Computing Volunteers Required

blog post

Here is a wonderful offer for the Green Chain reaction project at #solo2010.

Dan Hagon says:

// Hi Peter, sounds a really fun project. I’m happy to help out with some Java coding. Also I have a cloud-hosted virtual machine I’m not really making much use of right now which you’re welcome to use.//

This is exactly one of the skills we shall need for this project. If we are going to look at patents over many past years we are going to have to use either/or a lot or humans or a lot of computing.

Dan worked with us as a summer student and then moved on to RAL. He helped us get much of the automation into crystal structure repositories. So I know that he knows this contribution is possible and valuable.

I’ll explain in more detail what we are going to do, but this is about how. We have written most of the tools (in Java) and we’ll be able to offer them so they can run standalone on any machine. This may require wrapping them as a WAR or other self-starting distributable. We’ll also need to make sure they run remotely (Java is described as write-once-run-anywhere and parodied as write-once-debug-everywhere. So people who know what debugging looks like are highly valued).

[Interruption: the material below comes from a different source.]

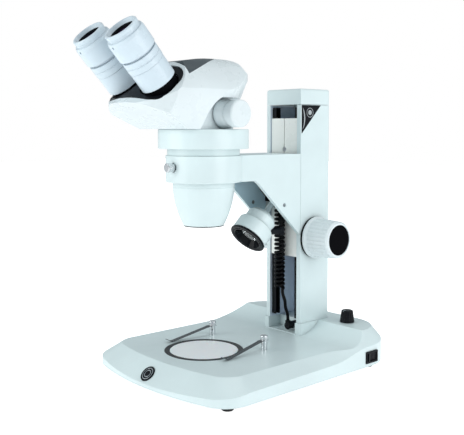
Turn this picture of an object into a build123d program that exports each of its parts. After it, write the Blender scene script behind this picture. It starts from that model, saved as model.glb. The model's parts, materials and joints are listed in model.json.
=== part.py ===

The main distributed tool will be natural-language-processing (NLP) for chemical documents and specifically reactions. I’ll describe this in detail in a later post. The overall strategy looks something like:

* Download N documents from remote site (e.g. patents, Acta Crystallographica E)
* Find all reactions in the document (can be hundreds in patents, only one in Acta)
* Carry out NLP on each reaction.
* Create a datafile from each
* Index each datafile (probably using RDF)
* Search for green concepts in the RDF repository
* Present the results

We’ve got code for 1-4. We’ll need help and imagination with the later stages (5-7), especially since they may come slightly later than the initial parsing. But there will be many of you out there who have some experience of this sort of thing.

Note that the cloud is an ideal place to do this sort of work as it is embarrassingly parallel – or can be created as map-reduce. For example each volunteer could take a year of patents (many tens of thousands of reactions in each year)

So please volunteer for help with the computing – it should be fun.